Strategy	Total time	Per-iter	Final regret	Notes
Single-start IFT	35.6 s	1.78 s	8.64 GWh	Steady climb, no multistart
Stochastic single-start	45.6 s	2.28 s	7.16 GWh	High variance, noisy convergence
Envelope theorem (K=5)	103.5 s	5.18 s	10.15 GWh	Highest regret found
LogSumExp (K=5, tau=10)	315.4 s	15.77 s	8.51 GWh	3x slower, destabilized late

Envelope wins on both cost and quality

Envelope found 10.15 GWh regret vs LogSumExp's 8.51 GWh, while being 3x cheaper. LogSumExp destabilized around iteration 14 (regret dropped from 10.3 to 4.3 GWh) because the softmax-weighted gradient can point in a compromise direction that doesn't serve any individual start well. Envelope's gradient always points in the direction that improves the current best start, which is more targeted.

Start switching in the envelope approach

The winning start changed 14 times over 20 iterations, cycling among starts 0, 2, 3, and 4:

Winning starts: [4, 4, 3, 4, 3, 4, 3, 3, 3, 0, 4, 3, 0, 3, 3, 4, 4, 2, 0, 4]

This means the gradient is technically incorrect at each switch. Despite this, ADAM momentum smoothed the trajectory and regret climbed steadily.

Stochastic single-start: high variance

Regret oscillated between 4.0 and 11.0 GWh due to different random starts landing in different local optima. ADAM momentum cannot fully smooth this because the gradient direction changes drastically when a different local minimum is found.

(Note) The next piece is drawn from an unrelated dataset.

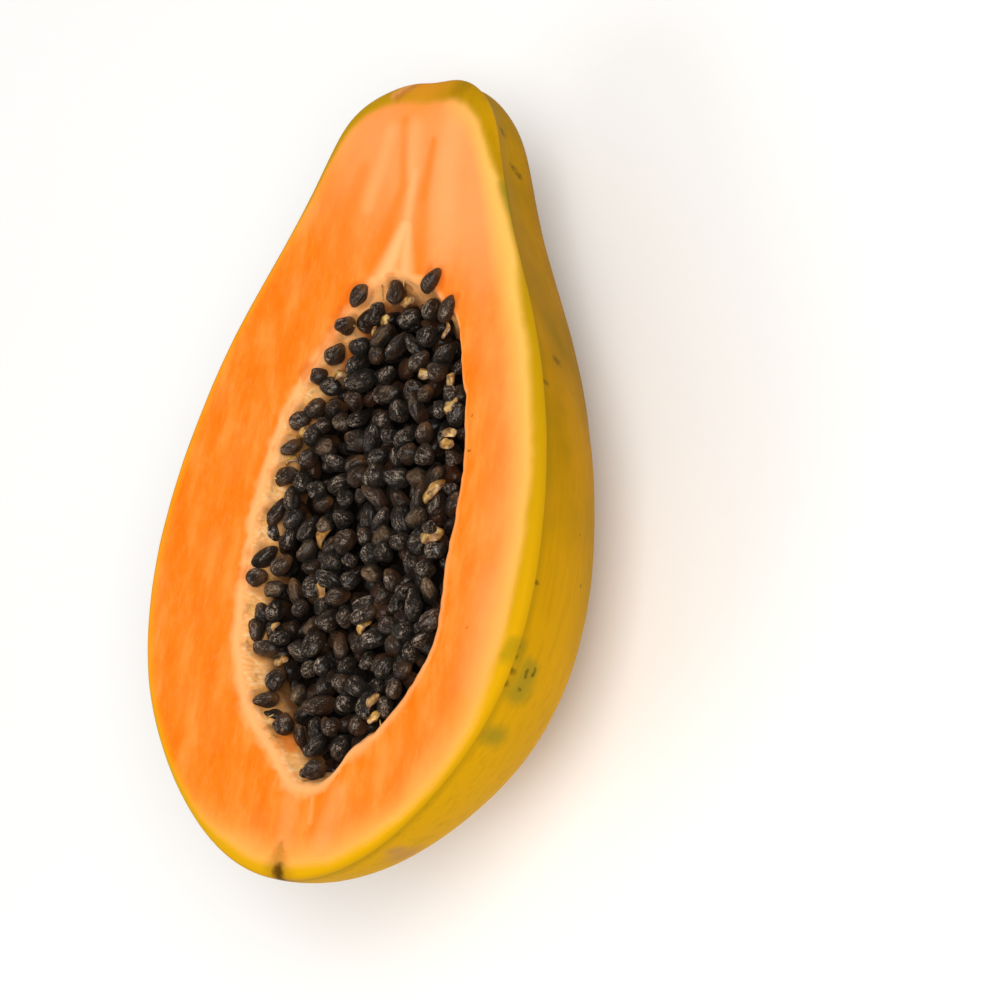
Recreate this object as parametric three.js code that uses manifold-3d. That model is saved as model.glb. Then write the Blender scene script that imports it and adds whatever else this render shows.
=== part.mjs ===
// A ripe papaya cut in half lengthwise, lying on its back with its seeds still in the cavity.
// Millimetres, +Z up. The pieces are shaped in the fruit's own frame: the cut face lies in z = 0,
// +Y runs along the fruit to its stem end and X runs across the cut face. The last lines tip the
// half the way it comes to rest and stand it on z = 0.
import * as THREE from 'three';
import { mergeVertices } from 'three/addons/utils/BufferGeometryUtils.js';
import Module from 'manifold-3d';

// Driving dimensions.
const LENGTH = 230; // stem end to blossom end
const GIRTH = [67.7, -6.7, 3.9, 7.9, 4.6, 2.3, 1.4]; // cosine series of the half width
const BACK_STRETCH = 1.01; // depth of the back against the half width
const LOBES = 5; // the fruit swells in lobes from its middle up to the stem
const LOBE_DEPTH = 0.1; // swell and hollow of the lobes, as a share of the half width
const LOBE_TURN = THREE.MathUtils.degToRad(15); // a hollow lies this far below the right rim
const LOBE_START = 0.1; // share of the way to the stem end where the lobes begin
const SHOULDER_RISE = 3.7; // how far the shoulders stand above the stem scar
const SHOULDER_RADIUS = 15; // distance from the scar to the top of the shoulders
const SHOULDER_SIDE = THREE.MathUtils.degToRad(35); // the side where the shoulders are highest
const SHOULDER_WAVE = 0.2; // share of the shoulders' height that follows the lobes
const SCAR_RISE = 1; // the stem scar is a low pad
const SCAR_RADIUS = 10;
const SCAR_X = -4; // left of the fruit's axis

const RIM_WIDTH = 3.5; // the cut edge is rounded over this width
const RIM_DROP = 3; // and falls this far, down to the height of the fruit's axis
// Where the cut grazes the skin its rounded edge is wider: azimuth and span in degrees, how much.
const RIM_WAVES = [[82, 20, 5], [256, 30, 1.5]];

const CAVITY_HALF_LENGTH = 75;
const CAVITY_HALF_WIDTH = 36;
const CAVITY_DEPTH = 33;
const CAVITY_X = 3.7; // middle of the cavity's mouth
const CAVITY_Y = -14;
const CAVITY_SLANT = 0.03; // sideways run of the mouth's middle line for each mm along the fruit
const CAVITY_BOW = 4.5; // that line also bows to the right by this much at its ends
// Where the mouth stands in from its ellipse: azimuth and span in degrees, how far.
const MOUTH_WAVES = [
  [38, 14, 2.5], [66, 13, 5.2], [88, 15, 5.5], [136, 9, 1.6], [-27, 13, -4.2], [-66, 13, 4.6],
  [-117, 12, 2.2], [-147, 13, -1.6],
];

const SEED_HALF_LENGTH = 3.7;
const SEED_HALF_WIDTH = 2.95;
const SEED_PITCH = 6.9; // mean distance between neighbouring seeds
const SEED_STRAY = 1.4; // how far a seed strays from its place in the rows
const SEED_LIFT = 1.6; // how far a seed stands above or below its layer
const SEED_LEVEL = -4.9; // middles of the top layer, below the cut face
const SEED_SLOPE = 0.02; // the heap lies higher on the right
const SEED_SINK = 2; // the packed mass starts this far below the middles of the top layer
const SEED_LEFT_REACH = 2.5; // the rows come this much nearer to the left wall
const ROW_BOW = 2.6; // the rows of seeds wind this far from straight
const ROW_RUN = 13; // over this much of their length
// Seeds that lie by themselves along the edge of the heap: x, y and height of the middle, turn in
// degrees, length against the usual one.
const EDGE_SEEDS = [
  [16.9, 55.2, 0, 60, 1.15], [-9.2, 51.7, -0.6, 48, 1.1], [2, 53.6, -3, 95, 1.1],
  [23.4, 47.9, -1.2, 78, 1.2], [-3.6, 47.2, -3.2, 80, 0.95], [9, 45.2, -2.6, 30, 1],
  [15.2, 48.2, -4.2, 70, 0.95],
  [16.2, 40, -3.4, 80, 0.9], [-13.6, 43.5, -1.8, 20, 0.95], [0.3, 40.1, -2.4, 48, 1.2],
  [6.4, 37.3, -2.6, 62, 1.3], [-7.7, 37.5, -3, 15, 0.95], [-16.1, 35.2, -2.8, 60, 1],
  [14.9, 32.8, -3, 40, 1.1], [23.5, 34.7, -3.5, 50, 1.1], [-21.4, 29.5, -2.8, 110, 0.95],
  [-24.7, 15.8, -3, 30, 1], [-26.2, 7.9, -3, 20, 1], [-27.7, -0.4, -4, 15, 1.2],
  [-28.2, -9.7, -4.3, 40, 1.25], [-27.9, -24.3, -3.5, 30, 1.2], [-29.8, -30.5, -2.5, 10, 1],
  [-22.3, -50.6, -3.5, 0, 1.15], [-18.6, -65.4, -3.5, 20, 1.15], [-10.8, -71.7, -4, 80, 0.9],
  [1.8, -76.9, -4.2, 60, 1.2], [10.7, -77.3, -4.5, 75, 1], [4.8, -84.1, -2.8, 30, 1],
];
const EDGE_ROOM = 4.6; // no seed of the rows lies nearer than this to one of them
const WALL_GAP = 0.4; // clearance between the seeds and the cavity wall
const HEADROOM = 12; // how far the seeds' room reaches above the cut face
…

Projected Costs for 50 Outer Iterations

Strategy	K=1	K=5	K=10	K=20
Single-start IFT	1.3 min	-	-	-
Stochastic single-start (~2.5x iters)	3.2 min	-	-	-
Envelope theorem (K fwd + 1 bwd)	1.3 min	3.1 min	5.4 min	9.9 min
LogSumExp (K x full cost)	1.3 min	6.4 min	12.8 min	25.6 min
CMA-ES (100 gens x 10 pop x K starts)	9.1 min	45.5 min	91.1 min	182.1 min

Recommendation

The envelope theorem offers the best cost/robustness tradeoff. At K=5, it costs 3.1 min for 50 outer iterations --- only 2.4x more than single-start --- while providing multistart robustness and finding the highest regret in the benchmark.

The frequent start switching (14 switches in 20 iterations) did not degrade performance, suggesting ADAM momentum is sufficient to handle the non-differentiable switching boundaries for this problem.